* Recorded data:
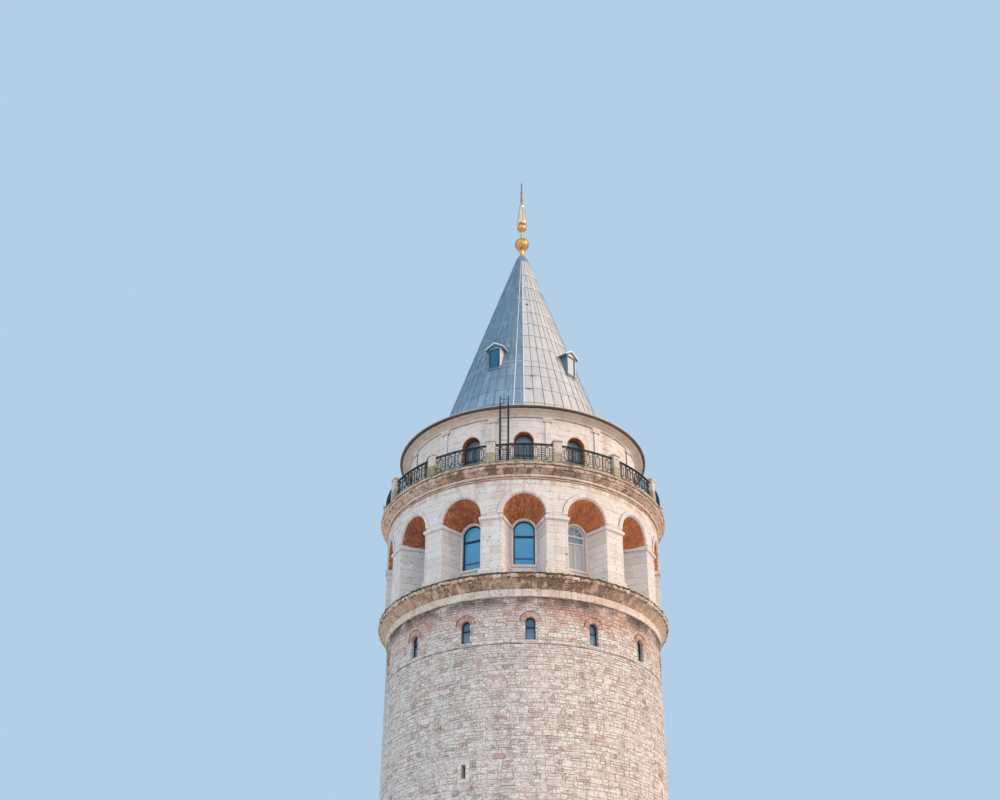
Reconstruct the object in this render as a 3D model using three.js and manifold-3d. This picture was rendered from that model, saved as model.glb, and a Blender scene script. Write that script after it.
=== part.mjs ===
// Round medieval watchtower, a scale model at 1:2. Millimetres, +Z up, origin at the centre of the base.
// The middle arch of the arcade and the entrance face -Y. An azimuth is measured from there, towards +X.
import * as THREE from 'three';
import { mergeVertices } from 'three/addons/utils/BufferGeometryUtils.js';
import Module from 'manifold-3d';

const wasm = await Module();
wasm.setup();

// One metre of the real tower, in millimetres of the 1:2 model.
const metre = 500;
// Open joint between neighbouring pieces, in millimetres of the model.
const joint = 0.3;
const gap = joint / metre;

// Real sizes of the tower, in metres.
// A shape that cuts a hole runs past the wall by this much on both sides.
const past = 1;
const bays = 14;
const facetsPerBay = 4;
const floorFacets = 28;
const archSteps = 8;
const shaft = {
  footRadius: 8.225,
  radius: 8.0,
  batterTop: 9.0,
  innerRadius: 4.475,
  top: 26.6,
};
const loophole = { width: 0.26, height: 0.74, sills: [11.4, 20.98], azimuth: -23.2, count: 4 };
const entrance = {
  halfWidth: 0.85,
  head: 2.95,
  lintelBearing: 0.6,
  lintelHeight: 2.0,
  surroundWidth: 0.32,
  surroundDepth: 0.6,
  surroundProud: 0.12,
  leaf: 0.09,
  leafSetBack: 0.6,
  leafClearance: 0.01,
  floor: 0.12,
  floorSetBack: 0.05,
};
const windowStorey = { innerRadius: 6.4, top: 30.7, floorThickness: 0.5 };
const shaftWindow = { halfWidth: 0.28, sill: 28.27, spring: 29.3, azimuth: 2.2 };
const lowerCornice = {
  top: 32.0,
  reach: 8.66,
  floorThickness: 0.6,
  // Out from the shaft's face and up from the cornice's foot.
  profile: [[0.12, 0], [0.16, 0.3], [0.34, 0.62], [0.5, 0.86]],
  lipHeight: 0.2,
};
const arcade = {
  radius: 8.25,
  innerRadius: 6.5,
  top: 37.96,
  nicheBack: 6.78,
  nicheFloor: 32.1,
  frontHalf: 1.28,
  frontSpring: 35.75,
  backHalf: 0.72,
  backSpring: 35.38,
  imposts: [35.38, 35.56],
  impostProud: 0.08,
};
const arcadeWindow = { halfWidth: 0.62, sill: 33.1, spring: 35.34 };
const deck = {
  cornice: 8.83,
  corniceSeat: 7.9,
  top: 38.72,
  // Out from the arcade's face and up from the cornice's foot.
  profile: [[0.1, 0], [0.1, 0.12], [0.24, 0.28], [0.46, 0.42]],
  lipHeight: 0.22,
};
const drum = { radius: 7.15, innerRadius: 6.55, top: 42.76, seamTurn: -4 };
const drumWindow = { halfWidth: 0.56, sill: 39.55, spring: 41.02 };
const pilaster = {
  turn: -1.6,
  width: 0.26,
  proud: 0.08,
  capWidth: 0.56,
  capProud: 0.15,
  cap: [42.3, 42.52],
  bond: 0.2,
};
const eave = {
  slabRadius: 6.9,
  corniceFoot: 7.21,
  corniceReach: 7.45,
  corniceShoulder: 42.9,
  corniceTop: 42.95,
  reach: 7.8,
  rimTop: 43.07,
  shoulder: 6.1,
  top: 43.32,
  inner: 5.4,
};
const cone = { apex: 60.9, slope: 0.33, thickness: 0.25, top: 59.4 };
const dormer = {
  azimuths: [-25, 47, 155, 227],
  face: 4.28,
  back: 2.9,
  halfWidth: 0.41,
  wall: 0.09,
  foot: 48.15,
  eaves: 49.73,
  fascia: 0.06,
  ridge: 50.14,
  sideOverhang: 0.24,
  frontOverhang: 0.1,
  glassFace: 4.16,
  glassThickness: 0.04,
};
const balustrade = {
  kerbInner: 8.3,
  kerbOuter: 8.74,
  kerbTop: 38.86,
  postWidth: 0.54,
  postInner: 8.34,
  postOuter: 8.74,
  postTop: 40.14,
  capHeight: 0.12,
  capProud: 0.05,
};
const railing = { radius: 8.52, bar: 0.05, handrail: 0.08, top: 40.02, bottom: 38.93, barsPerBay: 4 };
const ladder = {
  centre: -1.15,
  halfWidth: 0.24,
  distance: 7.94,
  stileWidth: 0.11,
  bar: 0.055,
  top: 43.6,
  firstRung: 0.3,
  step: 0.31,
  tie: [42.98, 43.04],
};
const finial = {
  steps: 16,
  capFoot: 0.06,
  capProud: 0.03,
  capTop: 60.1,
  largeBall: { centre: 61.19, radius: 0.5, top: 62.0 },
  smallBall: { centre: 62.7, radius: 0.33, top: 63.0 },
  tip: 66.9,
};
const glassThickness = 0.03;

const bayAngle = 360 / bays;
const roundSteps = bays * facetsPerBay;
const radians = THREE.MathUtils.degToRad;

const paint = (color, roughness, metalness = 0) => ({ color, roughness, metalness });
const paints = {
  rubble: paint(0xb9aaa0, 0.92),
  limestone: paint(0xd3cabf, 0.85),
  cornice: paint(0xb39c80, 0.9),
  floor: paint(0xa39a8e, 0.9),
  lead: paint(0x9fa9b2, 0.45, 0.55),
  eaveMetal: paint(0x4a3626, 0.6, 0.3),
  ironwork: paint(0x1c2423, 0.5, 0.6),
  glass: paint(0x5d93c0, 0.08),
  gold: paint(0xd8a247, 0.28, 1),
  oak: paint(0x5a3e28, 0.7),
};

const tower = new THREE.Group();
tower.name = 'round_watchtower';

// Closed triangle meshes become solids that can be joined and cut, and come back as meshes.
function toSolid(source) {
  const bare = source.clone();
  bare.deleteAttribute('normal');
  bare.deleteAttribute('uv');
  const merged = mergeVertices(bare, 1e-3);
  const solid = new wasm.Manifold(
    new wasm.Mesh({
      numProp: 3,
      vertProperties: new Float32Array(merged.attributes.position.array),
      triVerts: new Uint32Array(merged.index.array),
    }),
  );
  return solid;
}

function toGeometry(solid) {
  const mesh = solid.getMesh();
  const geometry = new THREE.BufferGeometry();
  geometry.setAttribute('position', new THREE.BufferAttribute(Float32Array.from(mesh.vertProperties), 3));
  geometry.setIndex(new THREE.BufferAttribute(Uint32Array.from(mesh.triVerts), 1));
  geometry.computeVertexNormals();
  return geometry;
}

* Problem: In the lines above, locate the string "that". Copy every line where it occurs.

* The answer:
Reconstruct the object in this render as a 3D model using three.js and manifold-3d. This picture was rendered from that model, saved as model.glb, and a Blender scene script. Write that script after it.
// A shape that cuts a hole runs past the wall by this much on both sides.
// Closed triangle meshes become solids that can be joined and cut, and come back as meshes.